- EXERCISE AIM:
The listing below is the input. Say how many of its lines contain "hinge", giving the number alone.

----

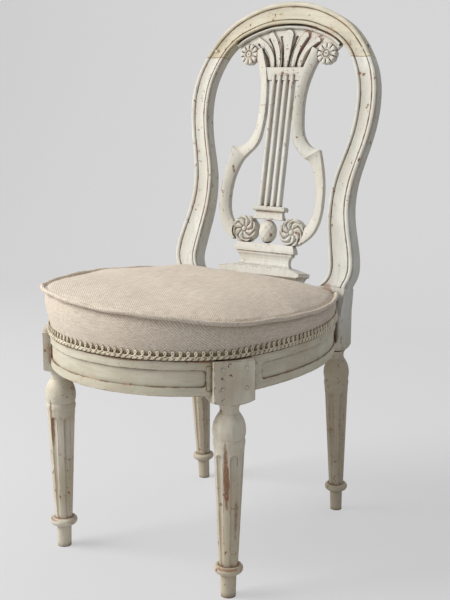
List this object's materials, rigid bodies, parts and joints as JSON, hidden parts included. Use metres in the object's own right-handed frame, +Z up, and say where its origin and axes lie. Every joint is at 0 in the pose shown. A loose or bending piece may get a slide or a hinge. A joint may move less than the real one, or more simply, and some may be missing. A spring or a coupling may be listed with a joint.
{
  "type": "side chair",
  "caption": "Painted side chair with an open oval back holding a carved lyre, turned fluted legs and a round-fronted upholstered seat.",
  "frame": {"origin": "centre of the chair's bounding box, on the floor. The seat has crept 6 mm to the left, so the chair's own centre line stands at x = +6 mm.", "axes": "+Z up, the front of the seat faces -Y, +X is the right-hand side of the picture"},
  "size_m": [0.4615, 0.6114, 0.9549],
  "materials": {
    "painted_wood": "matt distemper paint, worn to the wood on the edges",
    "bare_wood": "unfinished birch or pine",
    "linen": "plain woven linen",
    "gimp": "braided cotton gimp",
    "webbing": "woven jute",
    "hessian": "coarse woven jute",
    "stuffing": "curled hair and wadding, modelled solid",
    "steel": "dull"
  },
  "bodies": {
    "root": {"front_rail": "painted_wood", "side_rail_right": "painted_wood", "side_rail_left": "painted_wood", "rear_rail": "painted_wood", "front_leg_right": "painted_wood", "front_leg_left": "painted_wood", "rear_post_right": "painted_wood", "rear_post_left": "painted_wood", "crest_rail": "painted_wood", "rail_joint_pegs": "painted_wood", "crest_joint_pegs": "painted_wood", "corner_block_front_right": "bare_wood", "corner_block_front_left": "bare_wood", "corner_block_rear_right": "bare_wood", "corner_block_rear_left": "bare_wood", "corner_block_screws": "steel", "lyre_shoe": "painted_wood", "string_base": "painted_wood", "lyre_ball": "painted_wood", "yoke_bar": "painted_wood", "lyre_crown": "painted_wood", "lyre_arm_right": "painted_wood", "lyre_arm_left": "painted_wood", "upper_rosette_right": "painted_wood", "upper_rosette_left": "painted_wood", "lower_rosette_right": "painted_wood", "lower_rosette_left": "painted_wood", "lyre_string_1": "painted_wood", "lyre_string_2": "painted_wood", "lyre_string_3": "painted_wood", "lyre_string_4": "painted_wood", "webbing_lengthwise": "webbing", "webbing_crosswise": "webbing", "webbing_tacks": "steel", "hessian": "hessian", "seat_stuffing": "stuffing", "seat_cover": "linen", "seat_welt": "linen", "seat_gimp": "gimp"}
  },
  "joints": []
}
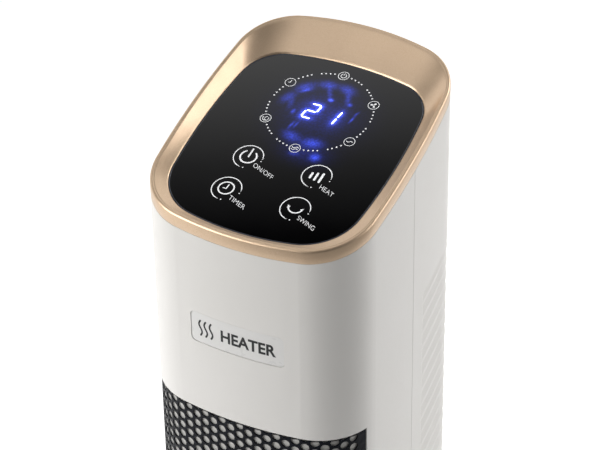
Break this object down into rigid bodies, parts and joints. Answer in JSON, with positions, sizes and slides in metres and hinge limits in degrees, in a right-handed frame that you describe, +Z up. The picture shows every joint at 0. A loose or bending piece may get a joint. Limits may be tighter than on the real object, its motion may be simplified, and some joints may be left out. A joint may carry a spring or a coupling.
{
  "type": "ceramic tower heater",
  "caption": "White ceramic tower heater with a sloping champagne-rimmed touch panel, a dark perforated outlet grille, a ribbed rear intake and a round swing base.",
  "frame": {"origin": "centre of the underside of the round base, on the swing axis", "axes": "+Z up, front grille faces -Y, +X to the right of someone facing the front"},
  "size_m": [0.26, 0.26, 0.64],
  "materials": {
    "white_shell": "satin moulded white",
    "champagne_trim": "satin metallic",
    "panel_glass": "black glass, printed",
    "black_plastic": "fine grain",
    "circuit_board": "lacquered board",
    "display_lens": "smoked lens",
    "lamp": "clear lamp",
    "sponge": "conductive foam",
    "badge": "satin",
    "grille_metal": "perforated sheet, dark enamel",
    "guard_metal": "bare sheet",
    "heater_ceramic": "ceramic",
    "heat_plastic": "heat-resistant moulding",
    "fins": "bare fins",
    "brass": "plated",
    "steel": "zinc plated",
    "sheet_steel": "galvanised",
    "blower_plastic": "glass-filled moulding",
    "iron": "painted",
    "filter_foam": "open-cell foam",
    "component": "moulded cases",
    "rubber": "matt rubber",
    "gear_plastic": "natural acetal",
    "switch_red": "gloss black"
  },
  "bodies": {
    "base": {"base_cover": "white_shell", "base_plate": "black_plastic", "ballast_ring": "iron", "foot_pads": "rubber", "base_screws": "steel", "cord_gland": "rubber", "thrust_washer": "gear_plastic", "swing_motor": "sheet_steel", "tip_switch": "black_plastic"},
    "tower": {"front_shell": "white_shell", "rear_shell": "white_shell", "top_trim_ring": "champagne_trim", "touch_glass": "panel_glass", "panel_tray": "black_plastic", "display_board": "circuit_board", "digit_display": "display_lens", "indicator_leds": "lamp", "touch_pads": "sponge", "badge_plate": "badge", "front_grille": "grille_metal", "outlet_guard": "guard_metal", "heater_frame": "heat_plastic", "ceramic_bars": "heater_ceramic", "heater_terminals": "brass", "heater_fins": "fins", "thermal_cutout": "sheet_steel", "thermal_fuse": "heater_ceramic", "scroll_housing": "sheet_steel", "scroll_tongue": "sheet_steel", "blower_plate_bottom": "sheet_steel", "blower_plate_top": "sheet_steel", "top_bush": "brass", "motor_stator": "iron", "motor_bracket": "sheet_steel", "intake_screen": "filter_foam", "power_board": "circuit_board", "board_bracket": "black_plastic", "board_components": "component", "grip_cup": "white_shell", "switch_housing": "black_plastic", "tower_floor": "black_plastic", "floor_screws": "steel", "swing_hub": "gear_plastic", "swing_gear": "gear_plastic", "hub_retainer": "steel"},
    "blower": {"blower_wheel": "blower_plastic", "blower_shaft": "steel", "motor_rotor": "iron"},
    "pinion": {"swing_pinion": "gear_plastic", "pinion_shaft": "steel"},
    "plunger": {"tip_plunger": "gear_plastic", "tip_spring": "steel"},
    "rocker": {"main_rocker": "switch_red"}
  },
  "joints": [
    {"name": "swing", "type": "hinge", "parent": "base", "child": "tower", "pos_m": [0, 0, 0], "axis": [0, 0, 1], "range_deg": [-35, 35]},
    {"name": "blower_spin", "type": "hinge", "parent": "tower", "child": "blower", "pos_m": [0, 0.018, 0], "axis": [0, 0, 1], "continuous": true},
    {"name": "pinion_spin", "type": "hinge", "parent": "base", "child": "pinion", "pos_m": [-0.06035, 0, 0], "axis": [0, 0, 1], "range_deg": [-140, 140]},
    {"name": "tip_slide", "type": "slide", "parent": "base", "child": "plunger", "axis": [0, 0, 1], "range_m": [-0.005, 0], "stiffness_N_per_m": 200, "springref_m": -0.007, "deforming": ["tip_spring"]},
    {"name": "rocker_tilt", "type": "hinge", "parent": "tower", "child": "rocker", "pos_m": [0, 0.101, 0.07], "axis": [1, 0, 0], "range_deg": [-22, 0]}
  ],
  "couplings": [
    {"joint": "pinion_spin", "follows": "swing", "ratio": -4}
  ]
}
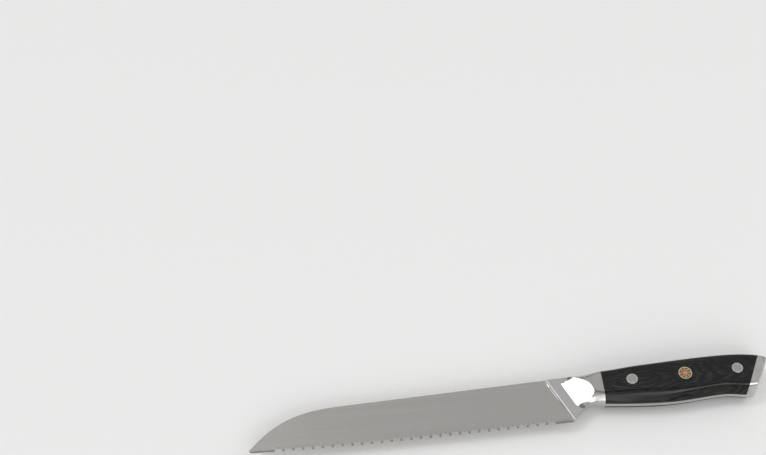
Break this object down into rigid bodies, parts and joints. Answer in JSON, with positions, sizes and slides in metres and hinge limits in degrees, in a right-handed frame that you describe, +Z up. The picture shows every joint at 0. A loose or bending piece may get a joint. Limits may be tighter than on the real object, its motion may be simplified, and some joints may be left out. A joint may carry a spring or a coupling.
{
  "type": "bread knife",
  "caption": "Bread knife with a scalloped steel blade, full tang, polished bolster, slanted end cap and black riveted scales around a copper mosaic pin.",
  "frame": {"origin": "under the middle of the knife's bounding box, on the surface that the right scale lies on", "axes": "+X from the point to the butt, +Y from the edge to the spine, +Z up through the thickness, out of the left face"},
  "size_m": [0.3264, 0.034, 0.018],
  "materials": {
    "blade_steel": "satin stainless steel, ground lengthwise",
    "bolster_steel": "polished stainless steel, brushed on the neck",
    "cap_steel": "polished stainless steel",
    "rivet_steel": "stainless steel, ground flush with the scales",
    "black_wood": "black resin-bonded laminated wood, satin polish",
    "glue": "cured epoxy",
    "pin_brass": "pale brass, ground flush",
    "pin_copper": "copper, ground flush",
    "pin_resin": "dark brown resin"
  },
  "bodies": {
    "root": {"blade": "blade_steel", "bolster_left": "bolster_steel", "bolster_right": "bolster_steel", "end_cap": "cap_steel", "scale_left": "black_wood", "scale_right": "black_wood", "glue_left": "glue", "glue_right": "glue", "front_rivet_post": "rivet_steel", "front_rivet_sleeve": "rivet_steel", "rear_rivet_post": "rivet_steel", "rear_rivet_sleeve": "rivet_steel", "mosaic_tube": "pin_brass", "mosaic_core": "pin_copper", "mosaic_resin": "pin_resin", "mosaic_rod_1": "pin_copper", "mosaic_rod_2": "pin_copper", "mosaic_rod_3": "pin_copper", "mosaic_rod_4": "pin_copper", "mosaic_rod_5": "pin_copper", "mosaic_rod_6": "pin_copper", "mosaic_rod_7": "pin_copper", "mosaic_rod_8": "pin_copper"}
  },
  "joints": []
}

----

- TASK ANSWER:
7